Trevor Risk has played at nightclubs across North America, private dance parties at mansions, even an indie disco rave in the basement of a defunct bank. The crowds vary; the music changes. But no matter where the Vancouver-based DJ plies his craft, one thing remains conspicuously consistent. “I haven’t been in a nightclub in a long time that uses anything other than Pioneer,” Risk says of the audio-mixing hardware he finds in DJ booths. “And if I only get one thing out of a promoter when I play, I want Pioneer equipment to be it.”

Electronic music first enjoyed widespread popularity in the 1970s. The 1980s were practically defined by it. At the turn of the millennium, when vinyl, tape, and plastic finally gave way to bits and bytes as the preferred medium for music, the Japanese electronics company began making CD mixers (which manipulate audio from multiple sources) and, later, controllers (which serve as a hardware interface for computer software) for DJs. Its products quickly became the industry standard for professionals working at clubs, festivals, and other live events.

Around 2011 a funny thing happened: Electronic dance music, now called EDM, became widely popular again after more than a decade of dominance by rock, pop, and hip-hop acts. Rock royals capitulated to club kings. And so aspiring consumers, aiming to re-create bleeps and bloops the way their parents tried to re-create guitar licks, followed their lead.

Enter the amateur DJ. Equipped with a laptop or tablet computer, one-click access to enormously deep archives of digital music, and substantially simplified DJ software, the amateur was able to narrow the gap between him and his musical heroes. Pioneer, sensing opportunity, introduced increasingly inexpensive controllers to meet the new customer halfway. It paid off: North American controller sales doubled between 2010 and 2012 to $31 million, a small slice of a global EDM market worth as much as $20 billion.

“What makes this a real opportunity at the low end for Pioneer is that you’ve got a market that’s the same as for Gibson and Fender,” says Mark Mulligan, co-founder of the U.K.- based music consultancy MIDiA. “The idea is selling the dream. It’s the same as someone in the 1970s getting a Fender Stratocaster and thinking, ‘Wow, I’ve got the same guitar as Hendrix.’ Pioneer has the ability to get that stardust.”

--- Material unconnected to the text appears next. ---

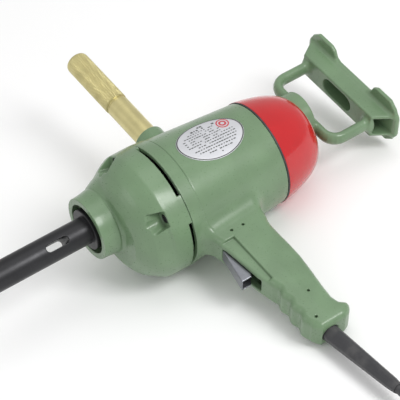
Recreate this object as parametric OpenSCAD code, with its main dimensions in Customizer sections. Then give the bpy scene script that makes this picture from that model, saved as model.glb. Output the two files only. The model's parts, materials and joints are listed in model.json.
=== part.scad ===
// Heavy pistol-grip electric power drive with a taper spindle, a side bar and a rear spade handle.
// Pieces are modelled on the motor axis (+X to the rear) and laid down on the floor by lying().

/* [Motor casing] */
// Outside diameter of the flange where the two casings meet
flange_d = 144.6; // [132:0.2:176]
// Length of the motor casing from the flange to the rear seam
barrel_len = 130.4; // [122:0.2:158]
// Outside diameter of the casing at the rear seam
seam_d = 122; // [116:0.5:130]
// Wall of the cast casings
wall = 5; // [4:0.1:6]
// Length of the raised band behind the flange
band_len = 16.2; // [10:0.2:20]
// Thickness of the seal at the rear seam
rear_gasket_t = 1.6; // [0.8:0.1:2.5]

/* [Rear cover] */
// Largest diameter of the rear cover
cover_d = 123.4; // [118:0.2:130]
// Length of the rear cover behind the seal
cover_len = 62; // [58:0.5:76]
// Wall of the rear cover
cover_wall = 3.5; // [2.5:0.1:4.5]

/* [Gear casing] */
// Air gap between the two casings
air_gap = 4.3; // [3:0.1:6]
// Length of the gear casing from the air gap to the nose face
case_len = 76.9; // [76:0.1:92]
// Outside diameter of the nose collar
collar_d = 72; // [70:0.5:80]
// Bore of the recess in the nose collar
collar_bore_d = 57.8; // [56:0.2:60]
// Depth of that recess
collar_recess = 10; // [8:0.5:11]
// Length of the true cylinder at the front of the nose collar
collar_land = 8; // [6:0.5:10]
// Clearance hole of the casing screws
casing_screw_hole_d = 6.6; // [6.2:0.1:7.2]

/* [Spindle] */
// Distance between the motor axis and the spindle axis
spindle_offset = 18; // [17.5:0.1:19.5]
// Outside diameter of the spindle nose
spindle_d = 31; // [30:0.5:36]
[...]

Today Pioneer offers a line of controllers that starts at $300 and provides the same feel and interface offered by its professional gear, used by major EDM acts such as Skrillex and Deadmau5 (pronounced “dead mouse”). The company’s early decision to dive into the entry-level DJ market has paid dividends in the form of double-digit market-share growth for its DJ business in the past year, Pioneer spokesman Russ Johnston says, making it the leading brand in the growing DJ controller category.

“That bedroom DJ, or aspirational DJ, is where we’ve grown our business in the past few years,” Johnston says. “The strategy has been to adapt to that consumer and give them a transition point so they can graduate to our pro gear. Because that’s the whole point: to get them to our pro gear.”

The company has managed it all without spending a dime on sponsorships for professional DJs. As the naturally preferred provider for such equipment, it receives stage exposure for free. “They seem to answer the questions that DJs are asking,” Grammy-nominated DJ Steve Aoki says. “When I think about an alternative, I really don’t have one, and that’s a good thing for Pioneer.”

Even after the EDM bubble bursts — and it will, as fickle listeners move on to a new style of music — the genre has left enough of a mark on mainstream pop that its structural elements will continue to influence new genres of music. Which means the electronic tools to create them will probably be around for a very long time.

“The EDM bubble is going to pop, but that doesn’t mean Pioneer will,” Risk says. “I don’t think it’s an accident that it became the industry standard — DJs literally started demanding it. Pioneer will outlast any scene.”

This story is from the February 24, 2014 issue of Fortune.